A command line flag exists --podCheckNamespaces which can optionally contain a comma-separated list of namespaces on which to run the podRestarts checks. The default value is kube-system. Each namespace for which the check is configured will require the get and list verbs on the pods resource within that namespace.

  • Namespace: kube-system
  • Timeout: 3 minutes
  • Check Interval: 5 minutes
  • Tolerated restarts per pod over 1 hour: 5
  • Check name: podRestarts

Pod Status

Checks for pods older than ten minutes in the kube-system namespace that are in an incorrect lifecycle phase (anything that is not 'Ready'). If a podStatus detects a pod down for 5 minutes, an alert is shown on the status page. When a pod is found to be in error, the exact pod's name will be shown as one of the Error field's strings.

A command line flag exists --podCheckNamespaces which can optionally contain a comma-separated list of namespaces on which to run the podStatus checks. The default value is kube-system. Each namespace for which the check is configured will require the get and list RBAC verbs on the pods resource within that namespace.

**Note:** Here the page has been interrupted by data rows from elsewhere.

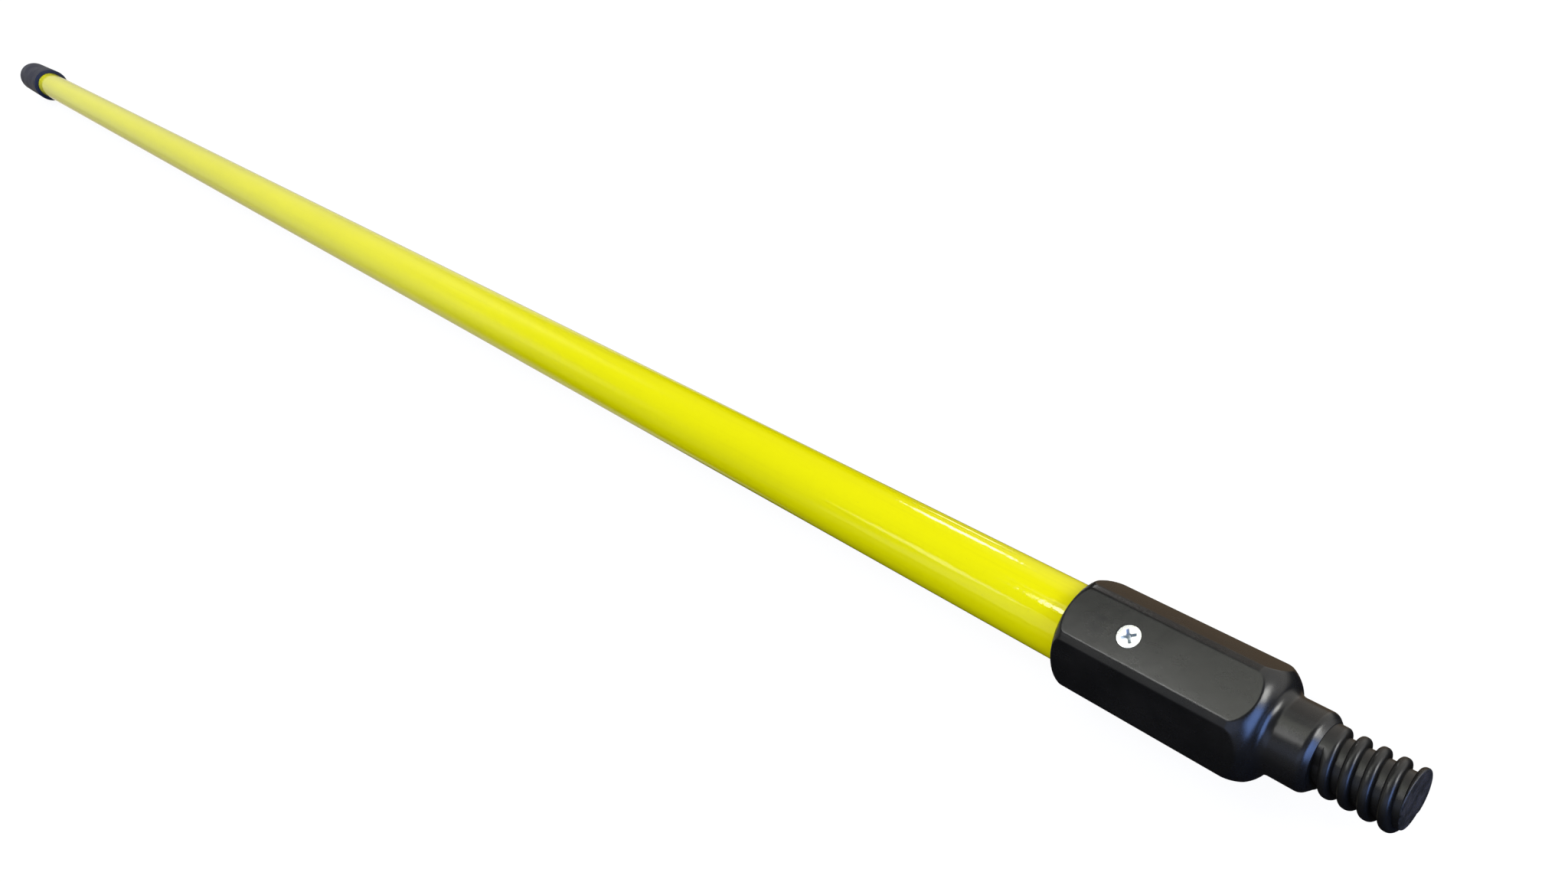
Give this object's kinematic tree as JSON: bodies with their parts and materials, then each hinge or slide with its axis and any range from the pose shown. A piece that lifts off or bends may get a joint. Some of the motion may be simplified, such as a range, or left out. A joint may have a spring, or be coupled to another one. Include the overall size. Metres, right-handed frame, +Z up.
{
  "type": "roller extension pole",
  "caption": "Fixed-length yellow fibreglass pole with a black hexagonal tip that ends in a coarse male thread, and a closed push-on end cap.",
  "frame": {"origin": "under the middle of the pole, on the surface that it lies on", "axes": "+X along the pole towards the thread, +Z up out of the flat that holds the screw"},
  "size_m": [1.5718, 0.0362, 0.0328],
  "materials": {
    "yellow_fibreglass": "glossy, faintly rippled along the pole",
    "black_nylon": "satin moulded, with light handling marks",
    "bright_zinc": "bright zinc plate",
    "hardwood": "plain turned",
    "black_rubber": "satin moulded"
  },
  "bodies": {
    "root": {"pole_tube": "yellow_fibreglass", "threaded_tip": "black_nylon", "tip_screw": "bright_zinc", "reinforcing_dowel": "hardwood", "end_cap": "black_rubber"}
  },
  "joints": []
}
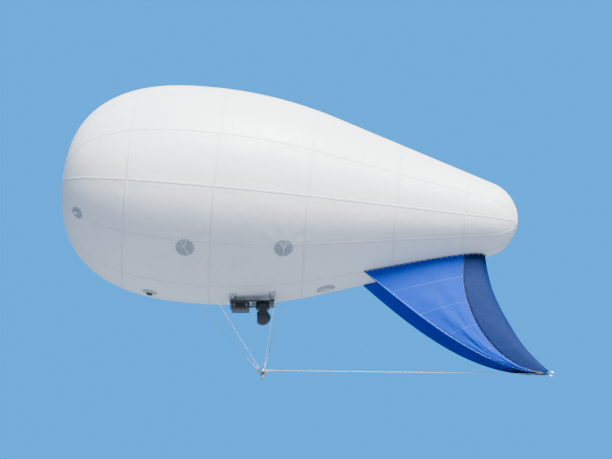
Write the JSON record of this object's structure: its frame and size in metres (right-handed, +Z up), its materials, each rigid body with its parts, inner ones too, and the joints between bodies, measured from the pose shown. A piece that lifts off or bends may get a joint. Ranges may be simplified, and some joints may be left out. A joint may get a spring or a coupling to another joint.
{
  "type": "tethered aerostat",
  "caption": "Tethered kite balloon with a teardrop gas envelope, a cloth wind scoop under the tail, a slung camera turret that pans and tilts, and a bridle down to a swivelling tether clevis.",
  "frame": {"origin": "centre of buoyancy, on the axis of the gas envelope, about two fifths of its length behind the nose", "axes": "+X level towards the nose, +Y to port, +Z up as it flies; the envelope is trimmed 5.3 degrees nose up about +Y, the payload and the tether gear hang level"},
  "size_m": [10.7083, 4.76, 6.6506],
  "materials": {
    "skin": "satin white coated cloth",
    "patch": "matt grey reinforcement cloth",
    "webbing": "matt woven webbing",
    "scoop_blue": "thin blue sailcloth",
    "scoop_navy": "thin navy sailcloth",
    "rope": "braided line",
    "dark_metal": "satin dark grey paint",
    "aluminium": "plain machined",
    "steel": "brushed",
    "plastic": "matt light grey moulding",
    "dark_plastic": "matt black moulding",
    "glass": "dark coated optical glass"
  },
  "bodies": {
    "balloon": {"envelope_shell": "skin", "nose_patch": "skin", "tail_patch": "skin", "inflation_port": "plastic", "inflation_cap": "dark_plastic", "relief_valve": "plastic", "relief_valve_cover": "plastic", "load_patch_fore_port": "patch", "load_patch_fore_starboard": "patch", "load_patch_aft_port": "patch", "load_patch_aft_starboard": "patch", "nose_tie_port": "patch", "nose_tie_starboard": "patch", "belly_band_front": "patch", "belly_band_rear": "patch", "scoop_lacing_strip": "webbing", "scoop_side_port": "scoop_blue", "scoop_side_starboard": "scoop_blue", "scoop_stern_panel": "scoop_navy", "scoop_corner_ring": "steel", "hanger_front_port": "webbing", "hanger_front_starboard": "webbing", "hanger_rear_port": "webbing", "hanger_rear_starboard": "webbing", "payload_frame": "dark_metal", "equipment_box": "dark_metal", "turret_base": "dark_metal", "stay_tab_fore_port": "webbing", "stay_fore_port": "rope", "stay_tab_fore_starboard": "webbing", "stay_fore_starboard": "rope", "stay_tab_aft_port": "webbing", "stay_aft_port": "rope", "stay_tab_aft_starboard": "webbing", "stay_aft_starboard": "rope", "scoop_corner_line": "rope", "confluence_plate": "aluminium", "swivel_housing": "steel"},
    "pan_head": {"turret_head": "dark_metal"},
    "camera_ball": {"turret_ball": "dark_metal", "day_camera_window": "glass", "thermal_window": "glass", "rangefinder_window": "glass"},
    "clevis": {"tether_clevis": "steel"}
  },
  "joints": [
    {"name": "camera_pan", "type": "hinge", "parent": "balloon", "child": "pan_head", "pos_m": [-0.5, 0, -2.5073], "axis": [0, 0, 1], "continuous": true},
    {"name": "camera_tilt", "type": "hinge", "parent": "pan_head", "child": "camera_ball", "pos_m": [-0.5, 0, -2.7553], "axis": [0, 1, 0], "range_deg": [-20, 105]},
    {"name": "tether_swivel", "type": "hinge", "parent": "balloon", "child": "clevis", "pos_m": [-0.5, 0, -4.0803], "axis": [0, 0, 1], "continuous": true}
  ]
}
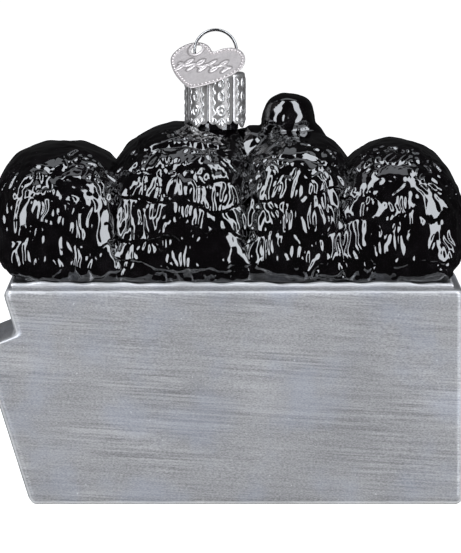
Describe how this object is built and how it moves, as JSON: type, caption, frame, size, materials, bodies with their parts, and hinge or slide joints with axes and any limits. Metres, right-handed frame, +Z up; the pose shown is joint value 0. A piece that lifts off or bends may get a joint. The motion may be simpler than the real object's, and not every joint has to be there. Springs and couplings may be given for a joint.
{
  "type": "hanging glass ornament in the form of a mine cart",
  "caption": "Blown glass hanging ornament: a plain silver mine cart tub heaped with glossy black coal, under a petalled metal cap with a wire loop and a heart tag.",
  "frame": {"origin": "middle of the flat underside of the tub", "axes": "+Z up through the neck and hanger, +X along the cart from its low, sloped end to its high, upright end, -Y towards the plain side"},
  "size_m": [0.1012, 0.042, 0.098],
  "materials": {
    "silver_lacquer": "opaque satin silver lacquer over blown glass, brushed on by hand along the cart",
    "black_lacquer": "opaque high-gloss black lacquer over blown glass",
    "silvered_glass": "bare glass, silvered inside",
    "cap_metal": "thin stamped sheet, bright plated, with toned recesses",
    "wire_steel": "drawn spring wire, bright",
    "tag_metal": "stamped sheet with a beaded border, toned in the recesses"
  },
  "bodies": {
    "glass": {"tub_glass": "silver_lacquer", "lump_low_end": "black_lacquer", "lump_wide": "black_lacquer", "lump_knobbed": "black_lacquer", "lump_high_end": "black_lacquer", "neck_glass": "silvered_glass"},
    "cap": {"neck_cap": "cap_metal"},
    "hanger": {"hanger_wire": "wire_steel"},
    "tag": {"heart_tag": "tag_metal"}
  },
  "joints": [
    {"name": "cap_turn", "type": "hinge", "parent": "glass", "child": "cap", "pos_m": [-0.0022, 0, 0.083], "axis": [0, 0, 1], "continuous": true},
    {"name": "hanger_draw", "type": "slide", "parent": "cap", "child": "hanger", "axis": [0, 0, 1], "range_m": [0, 0.004]},
    {"name": "tag_swing", "type": "hinge", "parent": "hanger", "child": "tag", "pos_m": [-0.0066, 0, 0.09334], "axis": [0, 0, 1], "range_deg": [-120, 5]}
  ]
}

  • Namespace: kube-system
  • Timeout: 1 minutes
  • Check Interval: 2 minutes
  • Error state toleration: 5 minutes
  • Check name: podStatus

DNS

Checks for failures with DNS, including resolving within the cluster and outside of the cluster. Default endpoints to resolve: kubernetes.default, aws.amazon.com, cloud.dns.com

A command-line flag exists --dnsEndpoints which can optionally include a comma separated list of DNS endpoints to test.

  • Timeout: 1 minutes
  • Check Interval: 30 seconds
  • Error state toleration: 1 minute
  • Check name: dnsStatus

Security Considerations

By default, Kuberhealthy exposes an insecure (non-HTTPS) status endpoint without authentication. You should never expose this endpoint to the public internet. Exposing Kuberhealthy's status page to the public internet could result in private cluster information being exposed to the public internet when errors occur and are displayed on the page.